Write out, word for word, only the data from its first line to the line containing "second: A hex".

□ □ □

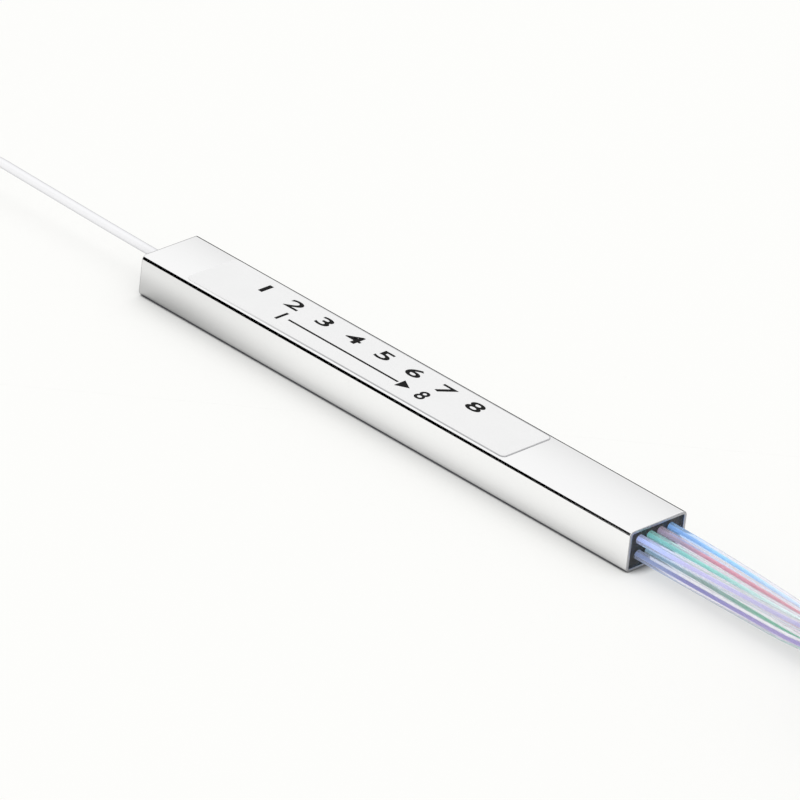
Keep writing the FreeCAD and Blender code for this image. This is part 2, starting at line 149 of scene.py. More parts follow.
def blend_colours(
    tree: bpy.types.NodeTree,
    share: bpy.types.NodeSocket,
    first: str | bpy.types.NodeSocket,
    second: str | bpy.types.NodeSocket,
) -> bpy.types.NodeSocket:
    """Blends two colours by a share.

    Args:
        tree: The tree that gets the node.
        share: Zero gives the first colour, and one the second.
        first: A hex value, or the output that gives the colour.
        second: A hex value, or the output that gives the colour.

    Returns:
        The output that gives the blend.
    """
    ends = [linear(colour) if isinstance(colour, str) else colour for colour in (first, second)]
    mix = add_node(
        tree,
        "ShaderNodeMix",
        settings={"data_type": "RGBA"},
        inputs={"Factor": share, MIX_A: ends[0], MIX_B: ends[1]},
    )
    return mix.outputs[MIX_RESULT]


def ramp_up(
    tree: bpy.types.NodeTree,
    value: bpy.types.NodeSocket,
    start: float,
    end: float,
    low: float = 0.0,
    high: float = 1.0,
) -> bpy.types.NodeSocket:
    """Turns a range of a value smoothly to another range.

    Args:
        tree: The tree that gets the node.
        value: The output that gives the value.
        start: The value that gives low.
        end: The value that gives high.
        low: The result at the start.
        high: The result at the end.

    Returns:
        The output that gives the result.
    """
    mapped = add_node(
        tree,
        "ShaderNodeMapRange",
        settings={"interpolation_type": "SMOOTHSTEP"},
        inputs={"Value": value, "From Min": start, "From Max": end, "To Min": low, "To Max": high},
    )
    return mapped.outputs[0]


def combined(
    tree: bpy.types.NodeTree,
    operation: str,
    first: bpy.types.NodeSocket,
    second: bpy.types.NodeSocket | float,
) -> bpy.types.NodeSocket:
    """Works out a value from two others.

    Args:
        tree: The tree that gets the node.
        operation: Blender's name of the sum.
        first: The output that gives the first value.
        second: The second value, or the output that gives it.

    Returns:
        The output that gives the result.
    """
    settings = {"operation": operation}
    return add_node(tree, "ShaderNodeMath", settings, {0: first, 1: second}).outputs[0]


def multiplied(
    tree: bpy.types.NodeTree, first: bpy.types.NodeSocket, second: bpy.types.NodeSocket | float
) -> bpy.types.NodeSocket:
    """Multiplies two values in a tree."""
    return combined(tree, "MULTIPLY", first, second)


def highest(
    tree: bpy.types.NodeTree, first: bpy.types.NodeSocket, *others: bpy.types.NodeSocket
) -> bpy.types.NodeSocket:
    """Gives the highest of some values in a tree."""
    for other in others:
        first = combined(tree, "MAXIMUM", first, other)
    return first


def mixed_shaders(
    tree: bpy.types.NodeTree,
    share: bpy.types.NodeSocket,
    first: bpy.types.Node,
    second: bpy.types.Node,
) -> bpy.types.Node:
    """Mixes two shaders: a share of zero gives the first, and one the second."""
    inputs = {0: share, 1: first.outputs[0], 2: second.outputs[0]}
    return add_node(tree, "ShaderNodeMixShader", inputs=inputs)


def mirrored(tree: bpy.types.NodeTree, path: bpy.types.Node) -> bpy.types.NodeSocket:
    """Gives one in a reflection; what is seen through clear stuff counts as glossy too."""
    return add_node(
        tree,
        "ShaderNodeMath",
        settings={"operation": "SUBTRACT", "use_clamp": True},
        inputs={0: path.outputs["Is Glossy Ray"], 1: path.outputs["Is Transmission Ray"]},
    ).outputs[0]


def seen_directly(tree: bpy.types.NodeTree, path: bpy.types.Node) -> bpy.types.NodeSocket:
    """Gives one for the eye, for what is seen through clear stuff, and in a mirror."""
    rays = ("Is Camera Ray", "Is Transmission Ray", "Is Glossy Ray")
    return highest(tree, *(path.outputs[ray] for ray in rays))


def place_parts(tree: bpy.types.NodeTree) -> bpy.types.Node:
    """Gives the place on a piece in its own space, as X, Y and Z."""
    place = add_node(tree, "ShaderNodeTexCoord").outputs["Object"]
    return add_node(tree, "ShaderNodeSeparateXYZ", inputs={"Vector": place})


def streaks(
    tree: bpy.types.NodeTree, length: float, width: float, detail: float = 2.0
) -> bpy.types.NodeSocket:
    """Draws a noise that is stretched along the splitter.

    Args:
        tree: The tree that gets the nodes.
        length: How long its marks are, in metres.
        width: How wide its marks are, in metres.
        detail: How many finer noises lie on it.

    Returns:
        The output that gives the noise, from zero to one.
    """
    place = add_node(tree, "ShaderNodeTexCoord").outputs["Object"]
    scale = (1 / length, 1 / width, 1 / width)
    drawn = add_node(tree, "ShaderNodeMapping", inputs={"Vector": place, "Scale": scale})
    noise = add_node(
        tree,
        "ShaderNodeTexNoise",
        inputs={"Vector": drawn.outputs[0], "Scale": 1.0, "Detail": detail},
    )
    return noise.outputs[0]


def bumped(
    tree: bpy.types.NodeTree, height: bpy.types.NodeSocket, depth: float
) -> bpy.types.NodeSocket:
    """Turns a height to a normal, with the depth of its relief in metres."""
    bump = add_node(
        tree, "ShaderNodeBump", inputs={"Height": height, "Strength": 1.0, "Distance": depth}
    )
    return bump.outputs[0]


@dataclass(frozen=True)
class PolishedStainless:
    """Stainless steel, drawn to a tube and polished: bright, with faint lines along the draw."""

    colour: str = "F8F8F8"
    roughness: float = 0.07
    roughness_shares: tuple[float, float] = (0.8, 1.3)
    line_length: float = 9.0 * MM
    line_width: float = 0.12 * MM
    line_depth: float = 0.00025 * MM

    def make(self) -> bpy.types.Material:
        """Builds the material."""
        material = new_material("drawn_polished_stainless")
        tree = material.node_tree
        lines = streaks(tree, self.line_length, self.line_width)
        smooth, rough = (self.roughness * share for share in self.roughness_shares)
        shader = add_node(
            tree,
            "ShaderNodeBsdfPrincipled",
            inputs={
                "Base Color": linear(self.colour),
                "Metallic": 1.0,
                "Roughness": ramp_up(tree, lines, 0.0, 1.0, smooth, rough),
                "Normal": bumped(tree, lines, self.line_depth),
            },
        )
        finish_surface(tree, shader)
        return material


@dataclass(frozen=True)
class CutStainless:
    """Stainless steel, sawn across and deburred: satin, so it takes no clear reflections."""

    colour: str = "B4B4B6"
    roughness: float = 0.42
    scratch: float = 0.05 * MM
    scratch_detail: float = 4.0
    scratch_depth: float = 0.0015 * MM

    def make(self) -> bpy.types.Material:
        """Builds the material."""
        material = new_material("deburred_stainless")
        tree = material.node_tree
        scratches = streaks(tree, self.scratch, self.scratch, self.scratch_detail)
        shader = add_node(
            tree,
            "ShaderNodeBsdfPrincipled",
            inputs={
                "Base Color": linear(self.colour),
                "Metallic": 1.0,
                "Roughness": self.roughness,
                "Normal": bumped(tree, scratches, self.scratch_depth),
            },
        )
        finish_surface(tree, shader)
        return material


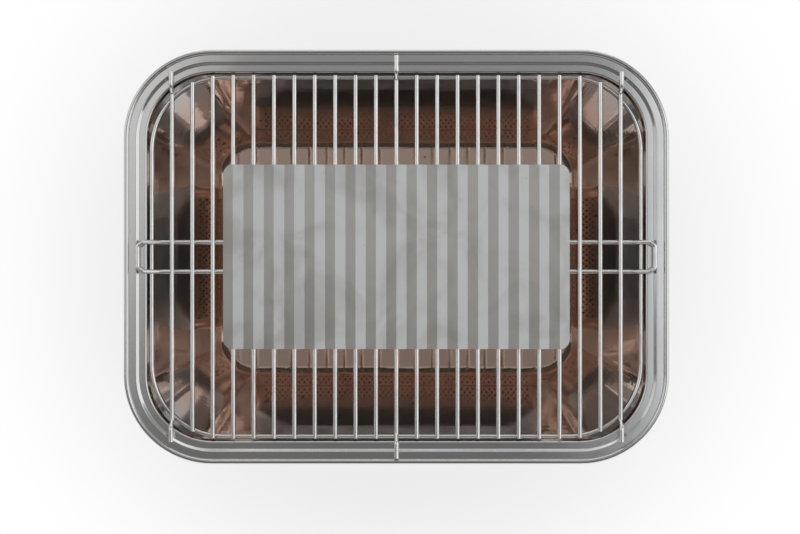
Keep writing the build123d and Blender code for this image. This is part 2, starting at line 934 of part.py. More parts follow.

□ □ □

*Result for this task*
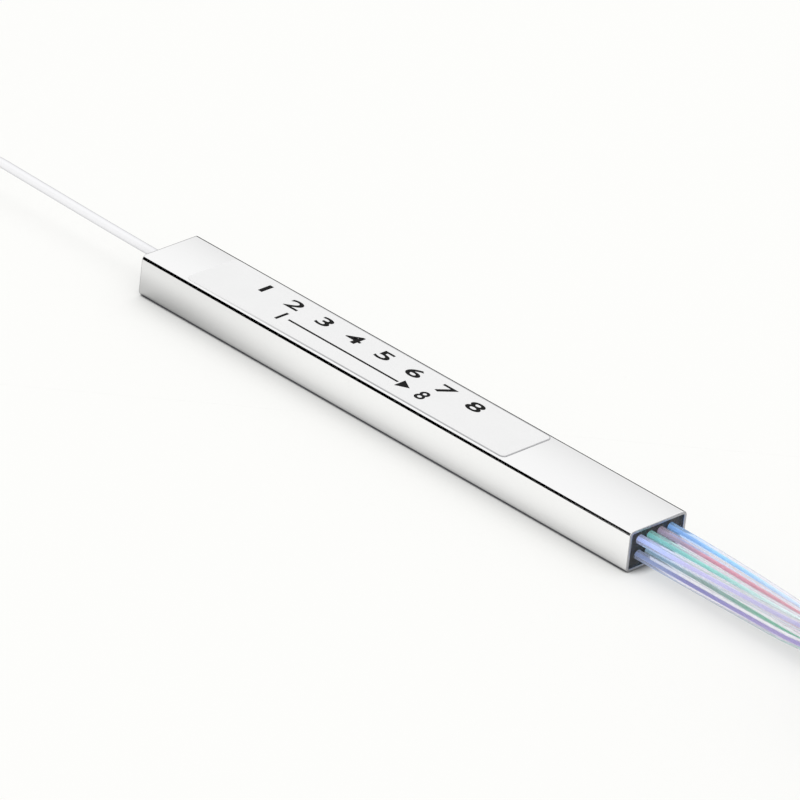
Keep writing the FreeCAD and Blender code for this image. This is part 2, starting at line 149 of scene.py. More parts follow.
def blend_colours(
    tree: bpy.types.NodeTree,
    share: bpy.types.NodeSocket,
    first: str | bpy.types.NodeSocket,
    second: str | bpy.types.NodeSocket,
) -> bpy.types.NodeSocket:
    """Blends two colours by a share.

    Args:
        tree: The tree that gets the node.
        share: Zero gives the first colour, and one the second.
        first: A hex value, or the output that gives the colour.
        second: A hex value, or the output that gives the colour.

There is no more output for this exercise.